There aren't that many cinematic interpretations and riffs on Lewis Carroll's "Alice in Wonderland" that I haven't seen, ranging from Disney classics to softcore pornography. However, none of these have disturbed me as much as the sounds and images of Czech filmmaker and puppeteer Jan Svankmajer's "Alice."

"Alice" (also called "Neco z Alenky") stars young Kristýna Kohoutová as the titular character (with a voiceover provided on this disc by a twelve-year-old Camilla Power). The setting is a sequence of rooms in a derelict house, where Alice has fallen asleep amidst a mess of toys, drawings, and preserved creatures.

Alice awakens when the taxidermized White Rabbit comes to life, breaking free of its glass display case and putting on a red velvet waistcoat. Rather than a rabbit hole, the grotesque thing disappears into a desk drawer full of drafting equipment. Alice follows, setting up a running sequence through the film of Alice attempting to open drawers and knobs coming off in her hands.

From start to finish, "Alice" is a surreal, discomforting film, along the lines of David Finch's "Eraserhead." The rabbit continues to suffer open wounds through which it leaks sawdust, and when Alice gets trapped in his house (within a house), he tries to saw her arm off before sending in Little Bill (a preserved lizard goaded on by a literal skeleton crew of other animals). Before it's all over, we'll meet an amazing Mad Hatter and March Hare and attend a croquet party with playing cards where the White Rabbit goes about beheading victims with his oversized scissors at the behest of the Queen of Hearts.

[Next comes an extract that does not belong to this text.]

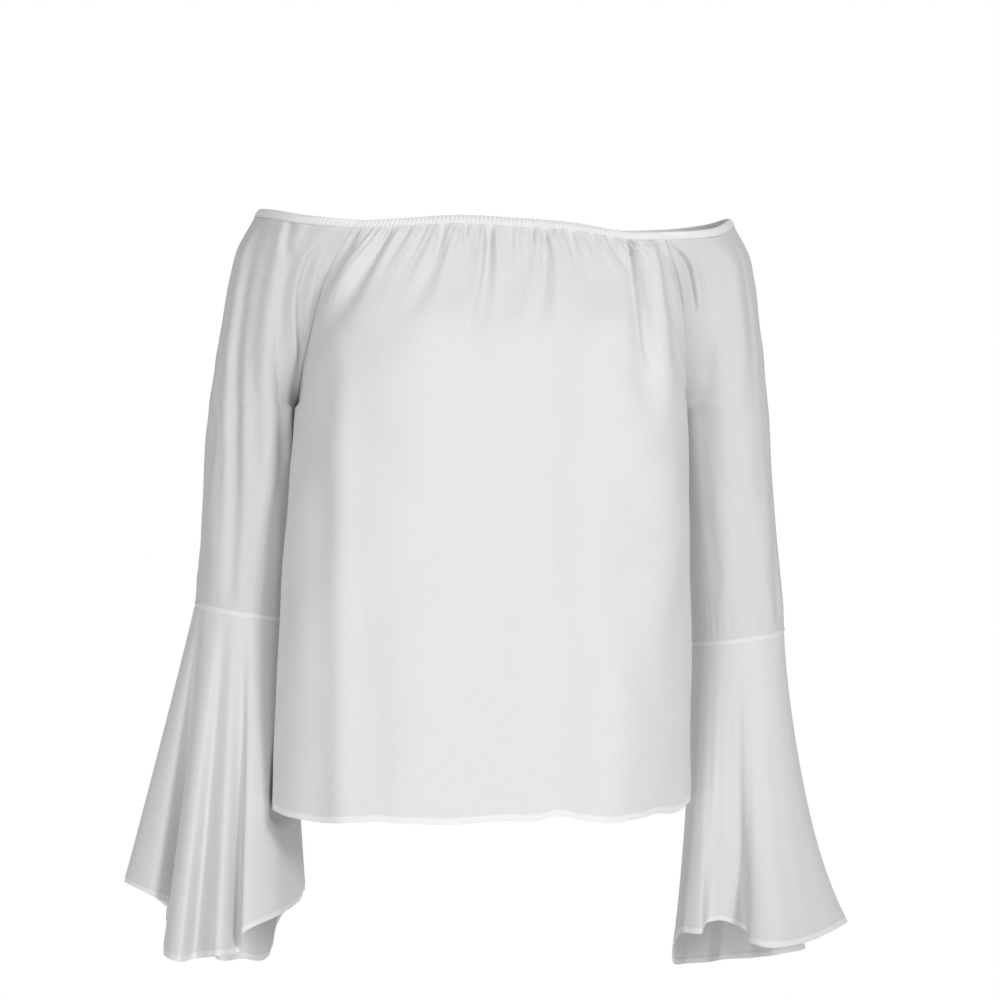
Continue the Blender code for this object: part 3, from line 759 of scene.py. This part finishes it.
def makeCrepe(name, paintedShadeTone):
    # painted shade: the same crepe is given a lower tone on the single-layer pieces, sleeves most,
    # standing in for their shade and for the dark showing through a sheer layer with nothing behind
    # it
    material, nodes, links, surface = newFinish(name)
    surface.inputs["Sheen Weight"].default_value = crepe["sheen"]
    surface.inputs["Sheen Roughness"].default_value = crepe["sheenRoughness"]
    surface.inputs["Specular IOR Level"].default_value = crepe["specular"]
    cut = nodes.new("ShaderNodeUVMap")
    cut.uv_map = "cut"
    weave = nodes.new("ShaderNodeGroup")
    weave.node_tree = weaveGroup
    weave.inputs["Pitch"].default_value = crepe["weavePitch"]
    links.new(cut.outputs[0], weave.inputs["Cut"])
    layers = nodes.new("ShaderNodeAttribute")
    layers.attribute_name = "layers"
    shade = mapRange(nodes, 0.15, 0.55, 0.945 * paintedShadeTone, 1.03 * paintedShadeTone)
    links.new(weave.outputs["Tone"], shade.inputs["Value"])
    thickness = nodes.new("ShaderNodeMix")
    thickness.data_type = "RGBA"
    thickness.inputs[6].default_value = crepe["colour"]
    thickness.inputs[7].default_value = crepe["doubled"]
    links.new(layers.outputs["Fac"], thickness.inputs[0])
    toned = nodes.new("ShaderNodeVectorMath")
    toned.operation = "SCALE"
    links.new(thickness.outputs[2], toned.inputs[0])
    links.new(shade.outputs[0], toned.inputs["Scale"])
    links.new(toned.outputs[0], surface.inputs["Base Color"])
    rough = mapRange(nodes, 0.2, 1.1, crepe["roughness"] + 0.06, crepe["roughness"] - 0.08)
    links.new(weave.outputs["Tone"], rough.inputs["Value"])
    links.new(rough.outputs[0], surface.inputs["Roughness"])
    relief = nodes.new("ShaderNodeBump")
    relief.inputs["Strength"].default_value = crepe["relief"]
    relief.inputs["Distance"].default_value = crepe["grain"]
    links.new(weave.outputs["Height"], relief.inputs["Height"])
    links.new(relief.outputs[0], surface.inputs["Normal"])
    return material


def makeThread(name, colour):
    material, nodes, links, surface = newFinish(name)
    surface.inputs["Sheen Weight"].default_value = 0.3
    place = nodes.new("ShaderNodeTexCoord")
    twist = nodes.new("ShaderNodeTexNoise")
    twist.inputs["Scale"].default_value = 2500
    links.new(place.outputs["Object"], twist.inputs["Vector"])
    ramp = mapRange(nodes, 0.3, 0.7, 0.55, 0.75)
    links.new(twist.outputs["Fac"], ramp.inputs["Value"])
    links.new(ramp.outputs[0], surface.inputs["Roughness"])
    surface.inputs["Base Color"].default_value = colour
    return material


# ---- the panels ----

pieces = {}


def addPanel(node, name, grid, layers, closedFrom, flip, wall):
    piece = makeCloth(name, grid, layers, closedFrom, flip, wall)
    pieces[node] = {"piece": piece, "grid": grid, "flip": flip}


for face in ("front", "back"):
    grid, layers = bodyPanel(face)
    addPanel(face, face + "Panel", grid, layers, len(grid), face == "back", body["wall"])
    print(face, "panel made")
for name, side in sides.items():
    grid, layers, closedFrom = sleevePanel(name)
    addPanel("sleeve_" + name, name + "Sleeve", grid, layers, closedFrom, side < 0, sleeve["wall"])
    grid, layers = flouncePanel(name)
    addPanel("flounce_" + name, name + "Flounce", grid, layers, 0, side < 0, flounce["wall"])
    print(name, "sleeve and flounce made")


# ---- the neckline casing ----


def neckPath(drop):
    # round the neckline along the front, the left sleeve, the back and the right sleeve
    frontCount = body["frontRuches"] * body["stepsPerRuche"]
    backCount = body["backRuches"] * body["stepsPerRuche"]
    front = even(bodySection(drop, "front"), frontCount)
    back = even(bodySection(drop, "back"), backCount)[::-1]
    left = sleeveSection(drop, 1)[0]
    right = (sleeveSection(drop, -1)[0] * (-1, 1))[::-1]
    path = np.concatenate([front[:-1], left[:-1], back[:-1], right])
    corners = np.cumsum([0, frontCount, sleeve["steps"], backCount, sleeve["steps"]])
    return raised(path, drop), corners


def casingGrid():
    upper, corners = neckPath(body["neckDrop"])
    lower, _ = neckPath(body["neckDrop"] + 6)
    lengths = lengthsOf(upper)
    total = lengths[-1]
    pitch = lengths[corners[1]] / body["frontRuches"]
    ruches = round(total / pitch)
    count = ruches * casing["stepsPerRuche"]
    at = np.linspace(0, total, count + 1)
    base = np.stack([np.interp(at, lengths, upper[:, axis]) for axis in range(3)], axis=1)
    under = np.stack([np.interp(at, lengths, lower[:, axis]) for axis in range(3)], axis=1)
    up = base - under
    up /= np.linalg.norm(up, axis=1)[:, None]
    wide = np.concatenate([base[-4:-1], base, base[1:4]])
    along = wide[6:] - wide[:-6]
    out = np.cross(along, up)
    out /= np.linalg.norm(out, axis=1)[:, None]
    tangent = along / np.linalg.norm(along, axis=1)[:, None]
    starts = lengths[corners]
    # full ruching on the front and back, nearly smooth over the sleeves
    full = np.zeros(count + 1)
    for start, end in ((starts[0], starts[1] - 26), (starts[2], starts[3])):
        full += rise((at - start + 48) / 48) * rise((end + 6 - at) / 24)
    full += rise((at - total + 48) / 48)
    gather = np.clip(full, 0, 1) * 0.92 + 0.08
    drift = 0.35 * wander(at, 5, 16)
    phase = at / pitch * 2 * np.pi + drift
    wave = np.cos(phase) + 0.25 * np.cos(2 * phase + 0.7) + 0.18 * wander(at, 6, 2.1)
    size = gather * (0.85 + 0.3 * wander(at, 8, 14))
    seamAt = sum(bump(at - place, 1.2) for place in (*starts[1:4], 0, total))
    rows = []
    for level, depth in casing["profile"][1:]:
        middle = math.sin(math.pi * min(1.0, max(0.0, level / casing["height"])))
        outer = 1.0 if depth > -0.6 else 0.0
        lift = casing["topWave"] * wave * size * (level / casing["height"]) ** 2
        lean = 0.25 * np.sin(phase * 0.5 + 1.1) * gather * level / casing["height"]
        push = depth * 0.8 + outer * casing["rucheHeight"] * wave * size * (0.35 + 0.65 * middle) \
            - 0.5 * seamAt * outer
        rows.append(base + up * (level + lift)[:, None] + out * push[:, None]
                    + tangent * lean[:, None])
    grid = np.array(rows)
    grid[:, -1] = grid[:, 0]
    return grid, base, out, up, at


def makeCasing():
    grid, base, out, up, at = casingGrid()
    ring = np.concatenate([grid, grid[:1]])
    rowCount, width = ring.shape[0], ring.shape[1] - 1
    joined = np.arange(rowCount * (width + 1)).reshape(rowCount, width + 1)
    joined[-1] = joined[0]
    joined[:, -1] = joined[:, 0]
    cut = np.column_stack([np.tile(at, rowCount), np.repeat(lengthsOf(ring[:, 0]), width + 1)])
    layers = np.full(joined.shape, casing["doubled"])
    return gridPiece("neckCasing", ring, joined, cut, layers, True), base, out, up


casingPiece, neckBase, neckOut, neckUp = makeCasing()
pieces["neck_casing"] = {"piece": casingPiece}
print("casing made")

# ---- stitches, by Geometry Nodes along the sewn lines ----

stitching = {
    "spacing": 2.6,
    "length": 1.9,
    "width": 0.32,
    "lift": 0.12,
    "colour": (0.80, 0.79, 0.78, 1),
}


def makeStitchTree():
    tree = bpy.data.node_groups.new("stitchesAlongPath", "GeometryNodeTree")
    tree.interface.new_socket("Path", in_out="INPUT", socket_type="NodeSocketGeometry")
    for name in ("Spacing", "Length", "Width"):
        tree.interface.new_socket(name, in_out="INPUT", socket_type="NodeSocketFloat")
    tree.interface.new_socket("Thread", in_out="INPUT", socket_type="NodeSocketMaterial")
    tree.interface.new_socket("Stitches", in_out="OUTPUT", socket_type="NodeSocketGeometry")
    nodes, links = tree.nodes, tree.links
    start, end = nodes.new("NodeGroupInput"), nodes.new("NodeGroupOutput")
    curve = nodes.new("GeometryNodeMeshToCurve")
    links.new(start.outputs["Path"], curve.inputs["Mesh"])
    resample = nodes.new("GeometryNodeResampleCurve")
    resample.mode = "LENGTH"
    links.new(curve.outputs[0], resample.inputs["Curve"])
    links.new(start.outputs["Spacing"], resample.inputs["Length"])
    tangent = nodes.new("GeometryNodeInputTangent")
    align = nodes.new("FunctionNodeAlignRotationToVector")
    align.axis = "X"
    links.new(tangent.outputs[0], align.inputs["Vector"])
    stitch = nodes.new("GeometryNodeMeshUVSphere")
    stitch.inputs["Segments"].default_value = 6
    stitch.inputs["Rings"].default_value = 4
    stitch.inputs["Radius"].default_value = 0.5
    size = nodes.new("ShaderNodeCombineXYZ")
    links.new(start.outputs["Length"], size.inputs["X"])
    links.new(start.outputs["Width"], size.inputs["Y"])
    links.new(start.outputs["Width"], size.inputs["Z"])
    place = nodes.new("GeometryNodeInstanceOnPoints")
    links.new(resample.outputs[0], place.inputs["Points"])
    links.new(stitch.outputs["Mesh"], place.inputs["Instance"])
    links.new(align.outputs[0], place.inputs["Rotation"])
    links.new(size.outputs[0], place.inputs["Scale"])
    real = nodes.new("GeometryNodeRealizeInstances")
    links.new(place.outputs[0], real.inputs[0])
    finish = nodes.new("GeometryNodeSetMaterial")
    links.new(real.outputs[0], finish.inputs["Geometry"])
    links.new(start.outputs["Thread"], finish.inputs["Material"])
    links.new(finish.outputs[0], end.inputs[0])
    return tree


stitchTree = makeStitchTree()
threadWhite = makeThread("threadWhite", stitching["colour"])


def rowAt(piece, fromEnd):
    # a line along a panel, a given way up from its hem, just proud of the cloth
    grid = piece["grid"]
    down = lengthsOf(grid[:, grid.shape[1] // 2])
    place = np.interp(down[-1] - fromEnd, down, np.arange(len(down)))
    low = min(int(place), len(down) - 2)
    part = place - low
    closed = np.allclose(grid[low, 0], grid[low, -1])
    push = outward(grid, closed, piece["flip"])[low]
    return grid[low] * (1 - part) + grid[low + 1] * part + push * stitching["lift"]


def sewLine(name, lines):
    vertices, edges = [], []
    for line in lines:
        first = len(vertices)
        vertices.extend((line * mm).tolist())
        edges.extend((first + place, first + place + 1) for place in range(len(line) - 1))
    mesh = bpy.data.meshes.new(name)
    mesh.from_pydata(vertices, edges, [])
    path = addObject(name, mesh)
    nodes = path.modifiers.new("stitches", "NODES")
    nodes.node_group = stitchTree
    inputs = {item.name: item.identifier for item in stitchTree.interface.items_tree
              if item.in_out == "INPUT"}
    nodes[inputs["Spacing"]] = stitching["spacing"] * mm
    nodes[inputs["Length"]] = stitching["length"] * mm
    nodes[inputs["Width"]] = stitching["width"] * mm
    nodes[inputs["Thread"]] = threadWhite
    evaluated = path.evaluated_get(bpy.context.evaluated_depsgraph_get())
    made = bpy.data.meshes.new_from_object(evaluated)
    path.modifiers.clear()
    made.shade_smooth()
    piece = addObject(name, made)
    bpy.data.objects.remove(path)
    piece.name = name
    return piece


sewn = {
    "bodyHemStitches": [rowAt(pieces["front"], body["hemWidth"] - 0.9),
                        rowAt(pieces["back"], body["hemWidth"] - 0.9)],
    "rightFlounceStitches": [rowAt(pieces["flounce_right"], flounce["hemWidth"] - 0.8)],
    "leftFlounceStitches": [rowAt(pieces["flounce_left"], flounce["hemWidth"] - 0.8)],
    "casingStitches": [neckBase + neckUp * 1.0 + neckOut * 0.9],
}
stitchPieces = {name: sewLine(name, lines) for name, lines in sewn.items()}
print("stitches sewn")

# ---- finishes ----

# tones below 1 on the sleeves and flounces are painted shade, darker copies of the one crepe
finishes = {"body": makeCrepe("bodyCrepe", 0.985), "sleeve": makeCrepe("sleeveCrepe", 0.89),
            "flounce": makeCrepe("flounceCrepe", 0.95)}
for node, made in pieces.items():
    made["piece"].data.materials.append(finishes.get(node.split("_")[0], finishes["body"]))
    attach(made["piece"], "root")
    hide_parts(node)
for name, piece in stitchPieces.items():
    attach(piece, "root")

# ---- floor and light ----

studio = {
    "floorLevel": -1.5,
    "floorRadius": 2.4,
    "floorSides": 96,
    "aim": (0, 0, -0.33),
    "ambient": 0.48,
    "sky": (0.985, 0.985, 1.0, 1),
    "lights": {
        "key": {"place": (1.0, -2.75, 0.4), "size": 0.5, "power": 30},
        "fill": {"place": (-1.2, -2.7, -0.5), "size": 1.0, "power": 17},
        "rear": {"place": (0.9, 2.6, 0.7), "size": 1.0, "power": 22},
    },
}

floorMesh = bpy.data.meshes.new("floor")
floorAngles = np.linspace(0, 2 * math.pi, studio["floorSides"] + 1)[:-1]
floorRim = [(math.cos(angle) * studio["floorRadius"], math.sin(angle) * studio["floorRadius"],
             studio["floorLevel"]) for angle in floorAngles]
floorMesh.from_pydata(floorRim, [], [list(range(studio["floorSides"]))])
floorFinish, _, _, floorSurface = newFinish("paleFloor")
floorSurface.inputs["Base Color"].default_value = (0.9, 0.9, 0.9, 1)
floorSurface.inputs["Roughness"].default_value = 0.9
floorMesh.materials.append(floorFinish)
addObject("floor", floorMesh)


def areaLight(name, light):
    data = bpy.data.lights.new(name, "AREA")
    data.size = light["size"]
    data.energy = light["power"]
    lamp = addObject(name, data)
    lamp.location = light["place"]
    aim = np.array(studio["aim"]) - np.array(light["place"])
    flatLength = math.hypot(aim[0], aim[1])
    lamp.rotation_euler = (math.atan2(flatLength, -aim[2]), 0,
                           math.atan2(aim[1], aim[0]) - math.pi / 2)


for name, light in studio["lights"].items():
    areaLight(name, light)

world = bpy.data.worlds.new("studio")
world.use_nodes = True
scene.world = world
worldNodes, worldLinks = world.node_tree.nodes, world.node_tree.links
worldNodes.clear()
seen = worldNodes.new("ShaderNodeLightPath")
soft, plain = worldNodes.new("ShaderNodeBackground"), worldNodes.new("ShaderNodeBackground")
soft.inputs["Strength"].default_value = studio["ambient"]
plain.inputs["Strength"].default_value = 1.0
soft.inputs["Color"].default_value = studio["sky"]
plain.inputs["Color"].default_value = (1, 1, 1, 1)
either = worldNodes.new("ShaderNodeMixShader")
skyOut = worldNodes.new("ShaderNodeOutputWorld")
worldLinks.new(seen.outputs["Is Camera Ray"], either.inputs[0])
worldLinks.new(soft.outputs[0], either.inputs[1])
worldLinks.new(plain.outputs[0], either.inputs[2])
worldLinks.new(either.outputs[0], skyOut.inputs[0])
scene.view_settings.view_transform = "Standard"
print("light set")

"Alice" has a pervasive sense of griminess to it. All dialogue is provided by Alice, even when it's another character speaking (always with an instant cutaway to a closeup of Kohoutová's mouth for the dialogue tag: "said the White Rabbit"). It perhaps goes a bit overlong with its running gags about desk drawers, and it ends with the perpetually somber Alice awakening, only to find that the White Rabbit is, indeed, gone and that his hidden drawer really did exist. Alice opens the drawer and finds a pair of scissors, which she takes out. "He's late as usual," she muses. "I think I'll cut his head off."

If there was any question that "Alice" might be too much for children to view, the additional short film, "Darkness Light Darkness" cinches it. Set in a cramped room right out of "Alice," the viewer sees two clay hands (quite realistically molded), meeting up with other body parts as they try to reassemble into a human (getting it all wrong at first). Some of the pieces are grotesquely realistic, such as a living tongue and a slithering brain, and there's a bit of adult humor when the hands and head peek out the door and shudder, all trying to hold it shut against the next body part. Finally, one of the hands goes for a glass of cold water, throws it out the door, and they then allow a flaccid clay penis to enter the room and join the body. Definitely not kid stuff.

What Svankmajer accomplishes with stop motion animation and marionettes is nothing short of astounding. Despite the hypnotically disturbing and stomach-flopping imagery and anxiety-inducing sound effects, the overall achievement is wholly extraordinary.